Neil J Wertlieb and Adam S. Bloom*

Neil J Wertlieb is a corporate partner at Milbank, Tweed, Hadley & McCloy LLP in Los Angeles. He is a former Chair of the California State Bar's Committee on Professional Responsibility and Conduct, a former Chair of the Business Law Section of the California State Bar, and a former Co-Chair of the Corporations Committee of the Business Law Section. He is also the General Editor of Ballantine & Sterling: California Corporation Laws, an Adjunct Professor at UCLA Law School, and a frequent speaker and expert witness on corporate transactions, corporate governance, and attorney ethics.

Adam S. Bloom is a corporate associate at Wilson, Sonsini, Goodrich & Rosati, P.C. and a former colleague of Mr. Wertlieb's at Milbank.

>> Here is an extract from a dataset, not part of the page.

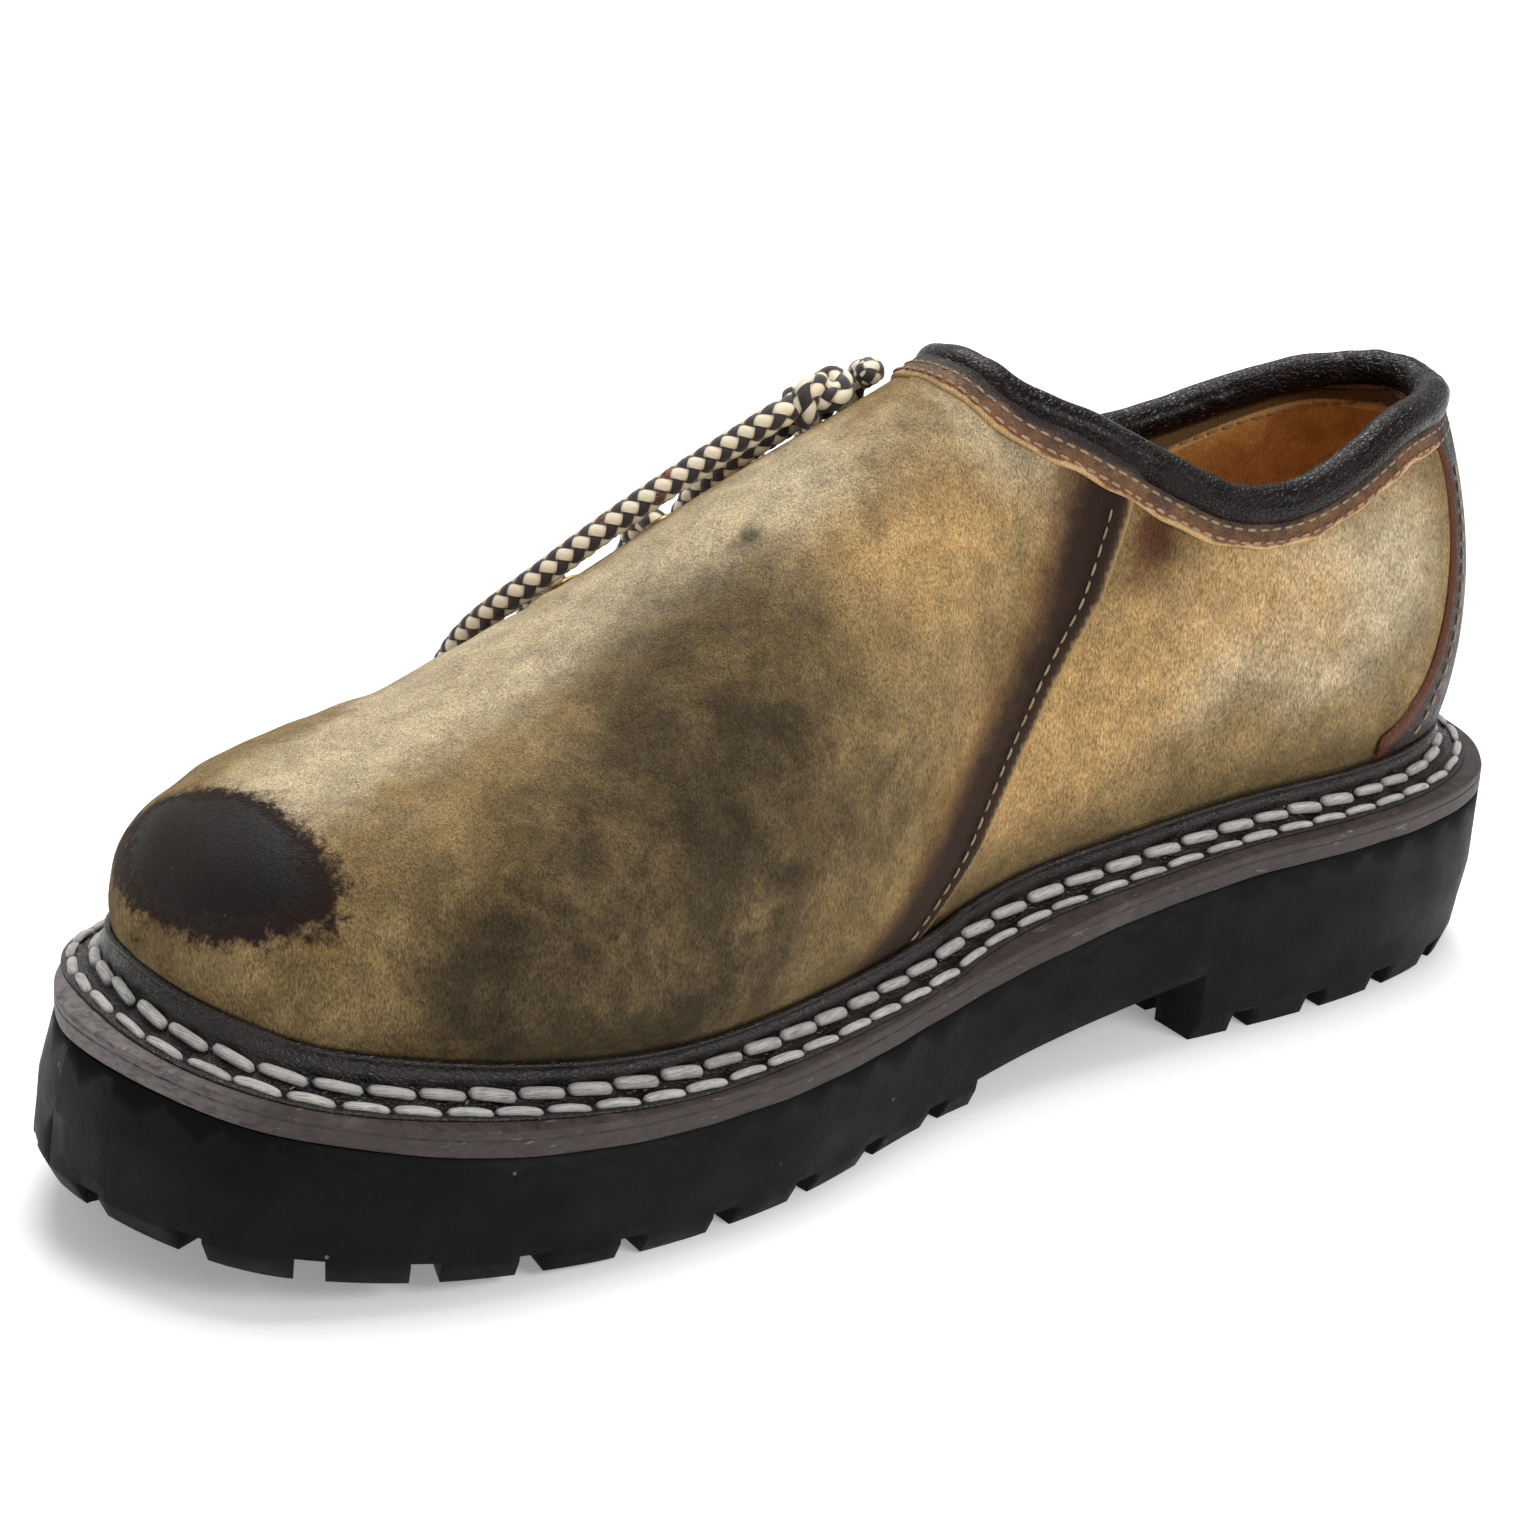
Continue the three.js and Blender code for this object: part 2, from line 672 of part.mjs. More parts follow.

(Check the end of this article for information on how to access 1.0 self-study credits.)

This article is part of a series by the authors that focuses on ethical issues of particular interest to transactional attorneys in California.

Since you took an in-house attorney position and no longer work for a law firm, you don't have to worry about the nuances and application of all of California's ethical rules, right? Ok, fine, there's still the general duty of loyalty to consider, and, of course, confidentiality,2 but most of the other ethical rules—just like time sheets and billings—no longer apply, right?

Sorry, but that's just not the case. In fact, you might be surprised to learn which ethical rules apply to you in your new position, and how such rules apply.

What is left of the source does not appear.